Mas não é tão simples. A verdade é que a Saraiva nunca esteve tão perto de fechar as portas. A Infosys, maior credora depois dos bancos, questionou na Justiça o plano de recuperação apresentado em março de 2021, só para mencionar uma das várias complicações existentes.
Em 7 de março de 2022, um fio de esperança se formou após a companhia conseguir aprovar um aditivo que deu mais fôlego ao seu processo de recuperação judicial. A previsão original era a de que a assembleia com credores para a aprovação (ou reprovação) desse ajuste fosse realizada em novembro de 2021, mas o evento foi adiado várias vezes.
Um dos motivos para tantos adiamentos foi um movimento que resultou na saída do Banco do Brasil do quadro de credores da Saraiva. Por questões de compliance (normas de integridade corporativa), a instituição não poderia votar a favor da aprovação do aditivo.
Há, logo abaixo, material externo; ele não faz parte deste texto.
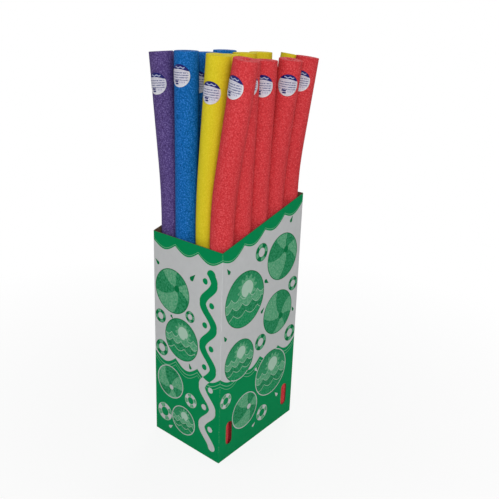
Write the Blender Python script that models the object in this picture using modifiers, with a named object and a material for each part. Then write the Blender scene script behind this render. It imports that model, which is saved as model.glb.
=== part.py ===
"""A tall open display carton with twenty foam pool noodles standing in it.

Metres, +Z up. The origin is the middle of the carton's underside, on the floor.
The short front panel faces -Y and the high back panel +Y.
The noodles stand in four colour columns along X and five rows along Y.
Each noodle lifts straight up out of the carton, with its round label.
"""

import math

import bmesh
import bpy
from mathutils import Matrix, Vector

# The noodles: foam tubes, each cut to a slightly different length
NOODLE_DIAMETER = 0.063
BORE_DIAMETER = 0.020
NOODLE_LENGTH = 1.130
BEND_STEPS = 4
NOODLE_SIDES = 24
COLOURS = ("purple", "blue", "yellow", "red")
ROWS = 5
FOAM_CLEARANCE = 0.0005

# Each colour's row starts this share of a diameter behind the front panel
SET_BACK_SHARES = {"purple": 0.13, "blue": 0.0, "yellow": 0.20, "red": 0.0}

# A noodle bends over this share of what stands above the rim, and is straight from there up
BEND_SHARE = 0.38

# How far each noodle's top leans out over the rim, in degrees towards +X and +Y
LEAN_DEGREES = {
    "purple": ((-5.3, -1.0), (-7.0, 0.0), (-4.5, 0.0), (-4.0, 0.0), (-4.0, 3.0)),
    "blue": ((0.0, -0.5), (0.0, 0.0), (0.0, 0.0), (0.0, 0.0), (0.0, 2.5)),
    "yellow": ((4.7, 0.0), (0.0, 0.0), (0.0, 0.0), (0.0, 0.0), (5.2, 7.0)),
    "red": ((9.8, 0.0), (2.0, 0.0), (2.0, 0.0), (7.0, 0.0), (5.3, 4.0)),
}

# How long each noodle was cut, as a share of the nominal length
CUT_SHARES = {
    "purple": (0.997, 0.9955, 0.990, 0.986, 0.985),
    "blue": (1.002, 0.997, 1.0025, 0.990, 0.989),
    "yellow": (1.000, 0.996, 1.000, 0.998, 0.9955),
    "red": (1.000, 0.990, 0.989, 0.990, 0.9925),
}

# The labels: round stickers wrapped on the foam near each noodle's top
LABEL_DIAMETER = 0.056
LABEL_THICKNESS = 0.0003
LABEL_STANDOFF = 0.0005
LABEL_OUTLINE_POINTS = 16
LABEL_STRIPS = 8

# How far each label's middle lies below the noodle's top, as a share of the full length
LABEL_DROP_SHARES = {
    "purple": (0.071, 0.060, 0.072, 0.058, 0.066),
    "blue": (0.052, 0.065, 0.062, 0.070, 0.058),
    "yellow": (0.079, 0.064, 0.058, 0.070, 0.062),
    "red": (0.0575, 0.052, 0.055, 0.055, 0.0565),
}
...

O crédito do banco, de cerca de R$ 120 milhões, foi transferido para o fundo de investimento Travessia, que pôde dar voto favorável. Se o Banco do Brasil tivesse continuado e votado contra, o aditivo não seria aprovado e, muito provavelmente, esse cenário causaria a falência da Saraiva.
Apesar desse alívio, a situação da livraria ainda é delicada.
O Tecnoblog tentou contato com a Saraiva na época em que este texto foi publicado pela primeira vez, mas não teve retorno.
Última atualização em 8 de março de 2022.